# [Exercise goal]
For this exercise, return only the lines from the line containing "for place, (leg_x, leg_y)" through the line containing "bpy.context.scene.collection.objects.link(empty)", both ends included, exactly as they are.
━━━━━━━━━━
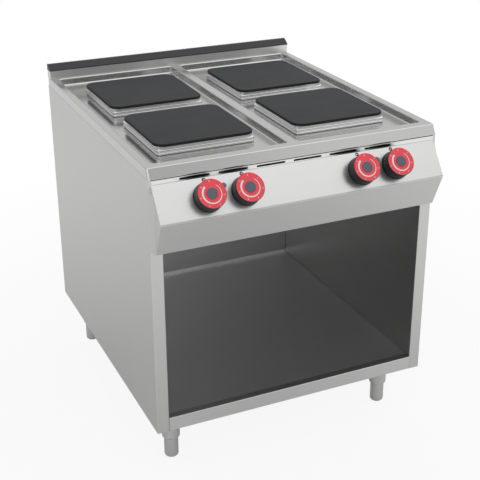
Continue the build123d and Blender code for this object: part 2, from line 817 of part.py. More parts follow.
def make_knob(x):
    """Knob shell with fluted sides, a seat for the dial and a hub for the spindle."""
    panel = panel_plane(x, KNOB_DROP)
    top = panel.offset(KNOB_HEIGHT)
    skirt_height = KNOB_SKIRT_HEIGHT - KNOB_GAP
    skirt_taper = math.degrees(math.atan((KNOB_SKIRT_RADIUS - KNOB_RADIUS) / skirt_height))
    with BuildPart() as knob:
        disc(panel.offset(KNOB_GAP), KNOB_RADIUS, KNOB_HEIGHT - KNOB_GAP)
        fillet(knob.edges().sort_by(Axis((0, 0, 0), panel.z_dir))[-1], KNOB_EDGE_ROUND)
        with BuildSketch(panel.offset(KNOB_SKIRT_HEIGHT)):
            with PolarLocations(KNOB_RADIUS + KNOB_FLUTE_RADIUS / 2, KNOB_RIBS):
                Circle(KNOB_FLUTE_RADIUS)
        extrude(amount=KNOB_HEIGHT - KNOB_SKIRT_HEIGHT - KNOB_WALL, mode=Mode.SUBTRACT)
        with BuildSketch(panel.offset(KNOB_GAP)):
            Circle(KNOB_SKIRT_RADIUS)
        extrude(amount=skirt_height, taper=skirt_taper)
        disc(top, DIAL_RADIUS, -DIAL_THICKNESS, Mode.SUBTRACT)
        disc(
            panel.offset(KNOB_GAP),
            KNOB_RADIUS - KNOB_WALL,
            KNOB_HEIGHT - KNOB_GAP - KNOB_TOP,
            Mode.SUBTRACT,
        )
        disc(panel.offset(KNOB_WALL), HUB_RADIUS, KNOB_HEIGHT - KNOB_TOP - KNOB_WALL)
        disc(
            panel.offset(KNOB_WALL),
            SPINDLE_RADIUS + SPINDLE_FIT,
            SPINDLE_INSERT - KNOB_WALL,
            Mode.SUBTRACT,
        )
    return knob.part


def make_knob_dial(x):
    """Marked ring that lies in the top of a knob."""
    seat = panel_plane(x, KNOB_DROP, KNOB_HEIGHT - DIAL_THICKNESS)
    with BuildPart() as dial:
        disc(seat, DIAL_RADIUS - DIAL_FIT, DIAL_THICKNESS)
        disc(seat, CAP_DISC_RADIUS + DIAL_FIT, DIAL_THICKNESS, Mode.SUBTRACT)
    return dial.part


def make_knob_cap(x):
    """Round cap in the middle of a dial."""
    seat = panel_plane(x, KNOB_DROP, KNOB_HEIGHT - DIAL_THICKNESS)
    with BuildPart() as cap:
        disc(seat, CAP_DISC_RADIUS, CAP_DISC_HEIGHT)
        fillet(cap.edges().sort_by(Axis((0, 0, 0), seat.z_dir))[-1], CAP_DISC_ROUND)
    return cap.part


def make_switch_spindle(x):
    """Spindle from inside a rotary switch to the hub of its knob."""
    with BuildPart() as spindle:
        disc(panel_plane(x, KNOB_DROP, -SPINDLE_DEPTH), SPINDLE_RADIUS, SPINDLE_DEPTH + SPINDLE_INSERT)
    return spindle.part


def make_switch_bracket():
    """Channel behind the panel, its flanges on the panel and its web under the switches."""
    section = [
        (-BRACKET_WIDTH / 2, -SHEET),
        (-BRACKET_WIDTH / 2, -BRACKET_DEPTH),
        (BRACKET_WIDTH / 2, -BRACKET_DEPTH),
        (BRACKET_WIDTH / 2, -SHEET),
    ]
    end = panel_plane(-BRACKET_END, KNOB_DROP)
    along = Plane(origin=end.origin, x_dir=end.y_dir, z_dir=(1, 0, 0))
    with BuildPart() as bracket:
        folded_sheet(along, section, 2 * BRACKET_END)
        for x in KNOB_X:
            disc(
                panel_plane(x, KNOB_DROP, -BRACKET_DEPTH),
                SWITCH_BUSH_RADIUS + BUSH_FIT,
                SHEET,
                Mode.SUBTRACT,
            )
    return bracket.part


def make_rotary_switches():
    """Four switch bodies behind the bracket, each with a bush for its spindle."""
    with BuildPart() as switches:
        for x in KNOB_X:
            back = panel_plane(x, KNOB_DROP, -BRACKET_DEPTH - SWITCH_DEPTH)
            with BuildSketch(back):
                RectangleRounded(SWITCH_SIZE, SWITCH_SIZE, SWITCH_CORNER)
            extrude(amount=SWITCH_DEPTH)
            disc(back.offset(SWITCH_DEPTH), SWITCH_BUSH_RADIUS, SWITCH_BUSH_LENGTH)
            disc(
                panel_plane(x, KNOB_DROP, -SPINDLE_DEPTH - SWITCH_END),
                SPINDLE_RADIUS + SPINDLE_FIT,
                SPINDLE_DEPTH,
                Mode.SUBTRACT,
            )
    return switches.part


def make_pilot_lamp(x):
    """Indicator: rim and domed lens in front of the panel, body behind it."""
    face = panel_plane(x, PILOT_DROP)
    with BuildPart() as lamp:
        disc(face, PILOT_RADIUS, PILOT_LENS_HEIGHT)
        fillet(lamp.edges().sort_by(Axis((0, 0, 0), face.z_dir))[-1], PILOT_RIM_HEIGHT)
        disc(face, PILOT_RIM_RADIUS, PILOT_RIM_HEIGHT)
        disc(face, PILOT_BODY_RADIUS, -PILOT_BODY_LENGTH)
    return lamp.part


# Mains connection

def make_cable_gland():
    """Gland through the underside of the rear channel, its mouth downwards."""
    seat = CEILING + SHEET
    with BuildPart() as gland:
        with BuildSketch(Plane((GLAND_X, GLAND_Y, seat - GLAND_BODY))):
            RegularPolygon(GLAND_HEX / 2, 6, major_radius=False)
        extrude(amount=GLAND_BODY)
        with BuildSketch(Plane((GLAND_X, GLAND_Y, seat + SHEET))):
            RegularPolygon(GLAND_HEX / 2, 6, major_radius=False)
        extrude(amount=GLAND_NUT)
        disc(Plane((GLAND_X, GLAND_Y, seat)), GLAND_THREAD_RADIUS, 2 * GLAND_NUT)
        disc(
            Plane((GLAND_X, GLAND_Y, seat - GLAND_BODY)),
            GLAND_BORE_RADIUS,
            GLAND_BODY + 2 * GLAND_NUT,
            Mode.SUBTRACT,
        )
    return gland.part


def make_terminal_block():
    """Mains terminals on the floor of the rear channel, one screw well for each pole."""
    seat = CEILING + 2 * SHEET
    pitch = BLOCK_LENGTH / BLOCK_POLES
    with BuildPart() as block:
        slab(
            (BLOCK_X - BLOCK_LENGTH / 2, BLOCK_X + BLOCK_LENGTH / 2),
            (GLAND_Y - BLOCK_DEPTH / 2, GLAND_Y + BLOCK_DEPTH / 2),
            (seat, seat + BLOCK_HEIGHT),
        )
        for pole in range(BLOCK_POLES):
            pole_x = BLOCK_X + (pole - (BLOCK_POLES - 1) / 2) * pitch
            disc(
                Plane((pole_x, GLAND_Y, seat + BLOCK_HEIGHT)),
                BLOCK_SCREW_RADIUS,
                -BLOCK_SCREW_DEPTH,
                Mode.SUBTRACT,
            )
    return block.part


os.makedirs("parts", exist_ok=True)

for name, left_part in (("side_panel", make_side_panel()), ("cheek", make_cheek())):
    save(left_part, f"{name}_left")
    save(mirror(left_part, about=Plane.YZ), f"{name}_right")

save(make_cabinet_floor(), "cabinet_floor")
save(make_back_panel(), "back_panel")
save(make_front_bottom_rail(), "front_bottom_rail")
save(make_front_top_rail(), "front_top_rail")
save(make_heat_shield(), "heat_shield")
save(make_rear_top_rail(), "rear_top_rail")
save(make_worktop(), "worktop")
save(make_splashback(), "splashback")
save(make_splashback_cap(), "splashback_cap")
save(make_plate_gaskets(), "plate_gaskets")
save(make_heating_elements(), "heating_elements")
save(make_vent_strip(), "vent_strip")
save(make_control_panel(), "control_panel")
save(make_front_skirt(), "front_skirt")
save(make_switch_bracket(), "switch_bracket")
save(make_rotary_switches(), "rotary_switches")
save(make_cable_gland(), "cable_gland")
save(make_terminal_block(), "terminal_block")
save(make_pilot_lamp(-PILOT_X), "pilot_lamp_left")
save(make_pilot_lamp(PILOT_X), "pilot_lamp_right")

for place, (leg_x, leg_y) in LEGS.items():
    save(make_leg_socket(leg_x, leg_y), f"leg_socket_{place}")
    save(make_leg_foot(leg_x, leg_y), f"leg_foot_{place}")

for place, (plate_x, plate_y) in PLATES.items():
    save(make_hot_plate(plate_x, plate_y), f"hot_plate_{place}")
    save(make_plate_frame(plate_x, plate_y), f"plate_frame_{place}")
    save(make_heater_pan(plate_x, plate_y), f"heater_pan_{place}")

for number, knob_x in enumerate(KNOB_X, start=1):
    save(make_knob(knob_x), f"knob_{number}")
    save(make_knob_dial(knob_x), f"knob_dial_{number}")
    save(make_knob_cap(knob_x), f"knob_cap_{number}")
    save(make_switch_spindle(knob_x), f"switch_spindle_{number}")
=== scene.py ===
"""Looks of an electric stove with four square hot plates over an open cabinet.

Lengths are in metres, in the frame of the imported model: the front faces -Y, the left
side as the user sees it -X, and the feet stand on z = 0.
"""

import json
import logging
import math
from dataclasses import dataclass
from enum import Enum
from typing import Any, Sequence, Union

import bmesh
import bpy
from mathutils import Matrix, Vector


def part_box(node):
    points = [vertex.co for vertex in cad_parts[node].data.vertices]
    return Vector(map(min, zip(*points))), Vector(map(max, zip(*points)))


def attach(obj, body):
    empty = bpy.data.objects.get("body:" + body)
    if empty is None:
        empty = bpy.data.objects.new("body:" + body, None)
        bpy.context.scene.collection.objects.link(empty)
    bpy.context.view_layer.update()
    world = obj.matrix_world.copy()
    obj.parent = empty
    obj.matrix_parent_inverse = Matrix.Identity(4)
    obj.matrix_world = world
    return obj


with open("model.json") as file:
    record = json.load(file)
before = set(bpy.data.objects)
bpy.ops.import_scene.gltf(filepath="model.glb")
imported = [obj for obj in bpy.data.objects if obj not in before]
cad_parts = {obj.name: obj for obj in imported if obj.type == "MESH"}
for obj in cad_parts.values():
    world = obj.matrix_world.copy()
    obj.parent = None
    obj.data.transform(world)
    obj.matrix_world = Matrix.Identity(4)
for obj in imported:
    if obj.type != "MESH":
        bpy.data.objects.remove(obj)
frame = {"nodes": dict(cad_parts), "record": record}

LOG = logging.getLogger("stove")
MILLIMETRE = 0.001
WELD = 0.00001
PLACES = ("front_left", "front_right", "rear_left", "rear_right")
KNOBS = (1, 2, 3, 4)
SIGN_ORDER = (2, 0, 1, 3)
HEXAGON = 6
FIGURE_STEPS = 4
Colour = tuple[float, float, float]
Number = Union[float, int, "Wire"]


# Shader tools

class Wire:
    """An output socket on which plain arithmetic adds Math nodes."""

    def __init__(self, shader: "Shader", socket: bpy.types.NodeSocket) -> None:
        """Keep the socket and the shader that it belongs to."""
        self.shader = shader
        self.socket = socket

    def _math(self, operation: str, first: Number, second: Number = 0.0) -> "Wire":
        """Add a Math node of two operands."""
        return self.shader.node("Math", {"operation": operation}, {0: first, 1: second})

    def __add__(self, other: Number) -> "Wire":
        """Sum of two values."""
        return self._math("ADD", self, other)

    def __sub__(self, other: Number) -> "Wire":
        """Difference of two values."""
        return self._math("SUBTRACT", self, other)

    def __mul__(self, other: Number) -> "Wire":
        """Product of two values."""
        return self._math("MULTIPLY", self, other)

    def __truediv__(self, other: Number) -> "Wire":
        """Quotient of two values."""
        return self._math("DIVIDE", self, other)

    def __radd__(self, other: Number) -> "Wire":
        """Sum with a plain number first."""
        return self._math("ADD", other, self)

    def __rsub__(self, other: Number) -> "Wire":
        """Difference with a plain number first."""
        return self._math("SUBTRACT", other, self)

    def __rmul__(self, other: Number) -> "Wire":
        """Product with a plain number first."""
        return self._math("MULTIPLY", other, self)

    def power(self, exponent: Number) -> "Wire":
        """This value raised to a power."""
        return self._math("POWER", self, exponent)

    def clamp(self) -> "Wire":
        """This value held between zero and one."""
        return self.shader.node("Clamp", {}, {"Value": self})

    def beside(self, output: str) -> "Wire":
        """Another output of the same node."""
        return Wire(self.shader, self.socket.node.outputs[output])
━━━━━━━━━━
# [Complete response]
for place, (leg_x, leg_y) in LEGS.items():
    save(make_leg_socket(leg_x, leg_y), f"leg_socket_{place}")
    save(make_leg_foot(leg_x, leg_y), f"leg_foot_{place}")

for place, (plate_x, plate_y) in PLATES.items():
    save(make_hot_plate(plate_x, plate_y), f"hot_plate_{place}")
    save(make_plate_frame(plate_x, plate_y), f"plate_frame_{place}")
    save(make_heater_pan(plate_x, plate_y), f"heater_pan_{place}")

for number, knob_x in enumerate(KNOB_X, start=1):
    save(make_knob(knob_x), f"knob_{number}")
    save(make_knob_dial(knob_x), f"knob_dial_{number}")
    save(make_knob_cap(knob_x), f"knob_cap_{number}")
    save(make_switch_spindle(knob_x), f"switch_spindle_{number}")
=== scene.py ===
"""Looks of an electric stove with four square hot plates over an open cabinet.

Lengths are in metres, in the frame of the imported model: the front faces -Y, the left
side as the user sees it -X, and the feet stand on z = 0.
"""

import json
import logging
import math
from dataclasses import dataclass
from enum import Enum
from typing import Any, Sequence, Union

import bmesh
import bpy
from mathutils import Matrix, Vector


def part_box(node):
    points = [vertex.co for vertex in cad_parts[node].data.vertices]
    return Vector(map(min, zip(*points))), Vector(map(max, zip(*points)))


def attach(obj, body):
    empty = bpy.data.objects.get("body:" + body)
    if empty is None:
        empty = bpy.data.objects.new("body:" + body, None)
        bpy.context.scene.collection.objects.link(empty)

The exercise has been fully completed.